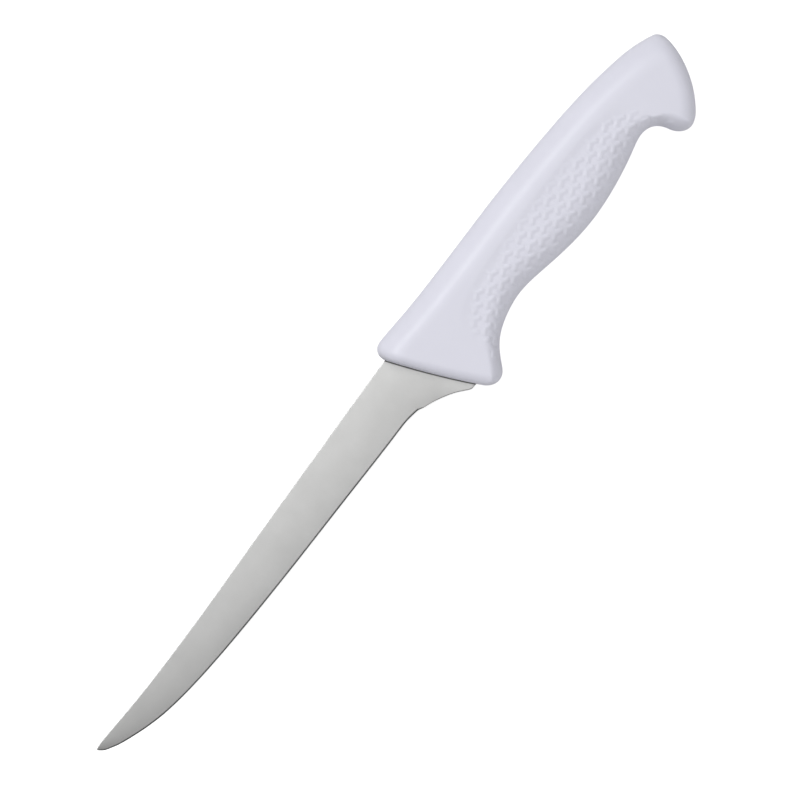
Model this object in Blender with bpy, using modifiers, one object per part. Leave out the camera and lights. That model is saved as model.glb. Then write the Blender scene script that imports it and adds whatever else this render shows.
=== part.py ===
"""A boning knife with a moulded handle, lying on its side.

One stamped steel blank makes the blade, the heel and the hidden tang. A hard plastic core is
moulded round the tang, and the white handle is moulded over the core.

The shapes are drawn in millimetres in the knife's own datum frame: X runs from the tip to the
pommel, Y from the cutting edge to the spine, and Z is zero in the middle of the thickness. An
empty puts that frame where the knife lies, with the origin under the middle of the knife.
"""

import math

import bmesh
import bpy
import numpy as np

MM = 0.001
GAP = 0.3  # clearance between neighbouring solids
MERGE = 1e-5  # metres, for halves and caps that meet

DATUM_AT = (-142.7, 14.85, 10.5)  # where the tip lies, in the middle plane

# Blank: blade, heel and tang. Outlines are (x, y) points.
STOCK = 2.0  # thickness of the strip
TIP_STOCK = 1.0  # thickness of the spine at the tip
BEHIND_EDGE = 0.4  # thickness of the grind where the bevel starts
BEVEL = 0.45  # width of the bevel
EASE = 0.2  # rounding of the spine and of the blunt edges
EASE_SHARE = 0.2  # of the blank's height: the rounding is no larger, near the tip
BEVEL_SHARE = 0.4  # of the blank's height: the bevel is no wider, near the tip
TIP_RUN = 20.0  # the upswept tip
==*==
### WHAT IS BEING ASKED:
Restate the listing exactly, starting at its first line and ending at the line where "DATUM_AT = (-142.7, 14.85, 10.5)" occurs; include both and no other lines.

### EXPECTED OUTPUT:
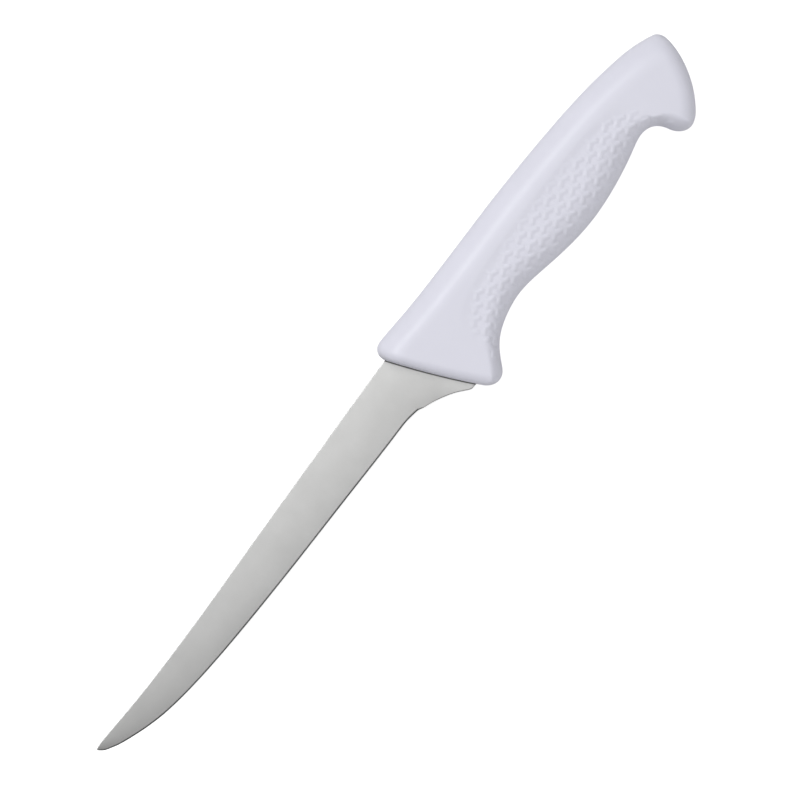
Model this object in Blender with bpy, using modifiers, one object per part. Leave out the camera and lights. That model is saved as model.glb. Then write the Blender scene script that imports it and adds whatever else this render shows.
=== part.py ===
"""A boning knife with a moulded handle, lying on its side.

One stamped steel blank makes the blade, the heel and the hidden tang. A hard plastic core is
moulded round the tang, and the white handle is moulded over the core.

The shapes are drawn in millimetres in the knife's own datum frame: X runs from the tip to the
pommel, Y from the cutting edge to the spine, and Z is zero in the middle of the thickness. An
empty puts that frame where the knife lies, with the origin under the middle of the knife.
"""

import math

import bmesh
import bpy
import numpy as np

MM = 0.001
GAP = 0.3  # clearance between neighbouring solids
MERGE = 1e-5  # metres, for halves and caps that meet

DATUM_AT = (-142.7, 14.85, 10.5)  # where the tip lies, in the middle plane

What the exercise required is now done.